NOTEThe list of nodes described above is not necessarily numbered in a linear fashion. Nodes that are disabled are not displayed. For example, if NODE2 is disabled, the next time Stop using a node is opted, the following is displayed.
| Which node do you wish to stop using?
1. jupiter
3. mercury
Enter number identifying the node. (<CR> to ignore)
- Display current status - displays the current status of the Turns Engine. It shows the state of nodes and the respective jobs. Here is a sample of what you would see if you chose this option.
ID NODE STATUS JOB TIME
1. jupiter Job Running 5_5_10 02:30:45
2. mars Job Running 5_5_11 02:28:03
3. mercury Not Available
4. neptune Pending Term 5_5_12 02:20:01
5. pluto Job Running 5_5_13 02:20:01
6. venus Idle
7. earth Job Running 5_5_12 25
Each entry is described below:
- jupiter has been running job 5_5_10 for approximately 2 1/2 hours.
- mars has been running job 5_5_11 for approximately 2 1/2 hours.
- mercury has been deactivated by the user with the Stop using a node option or it was not an existing node or it was not running.
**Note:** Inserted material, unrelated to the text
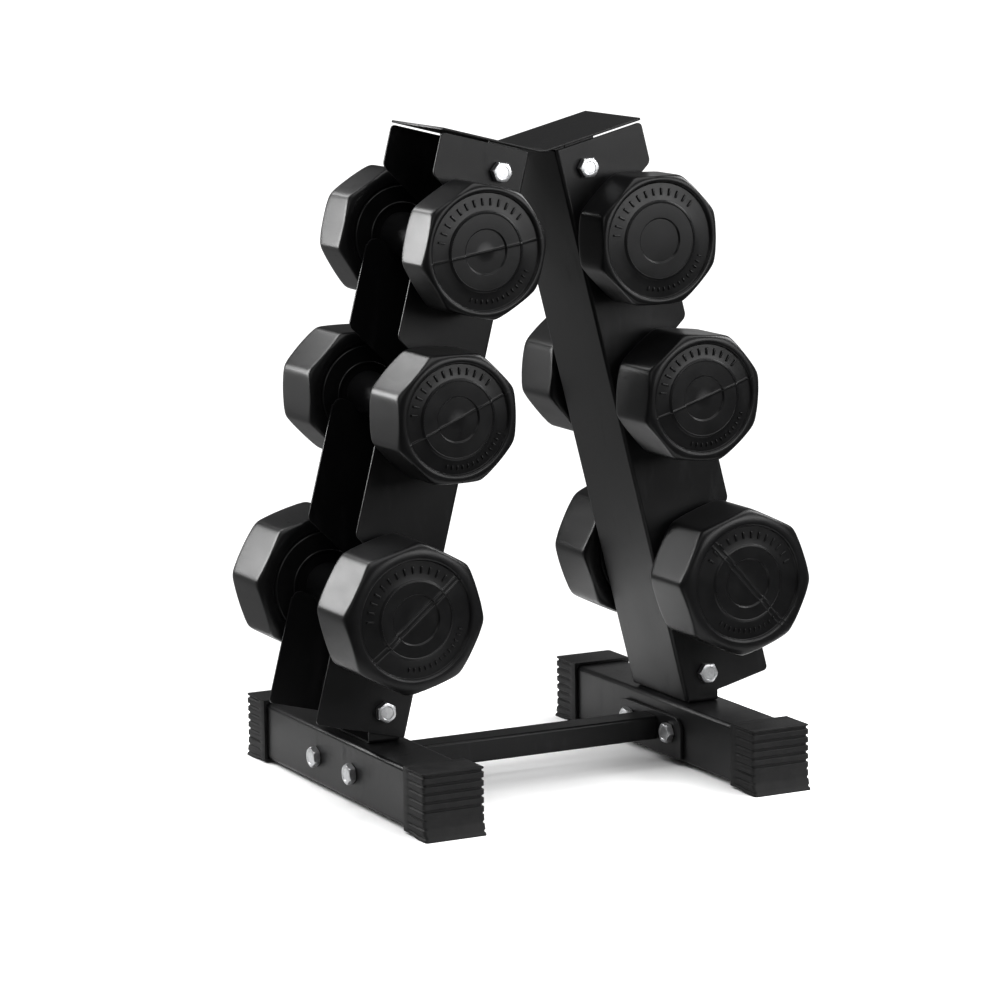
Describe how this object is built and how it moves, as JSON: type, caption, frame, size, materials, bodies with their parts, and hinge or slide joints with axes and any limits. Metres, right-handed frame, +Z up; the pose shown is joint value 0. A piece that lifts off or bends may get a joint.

Nodes are pinged to see if they exist and are running before attempting to start a job.
- neptune has been halted immediately with job resubmission. The Turns Engine is waiting for the job to terminate. Once this happens the status is changed to not available.
- pluto has been running job 5_5_13 for 2 hours 20 minutes.
- venus has finished its current job and is available for another. When you see the Idle message, it usually means that no other jobs are available.
- earth is running job 5_5_12. This job was resubmitted when neptune was dropped. It has been running for 25 seconds. It is unlikely that you will see the same job listed twice (as in the sample above) since the job pending termination usually finishes very quickly.
There is also a status named Job Finishing. This appears if the Turns Engine has been instructed to halt the job at the next checkpoint.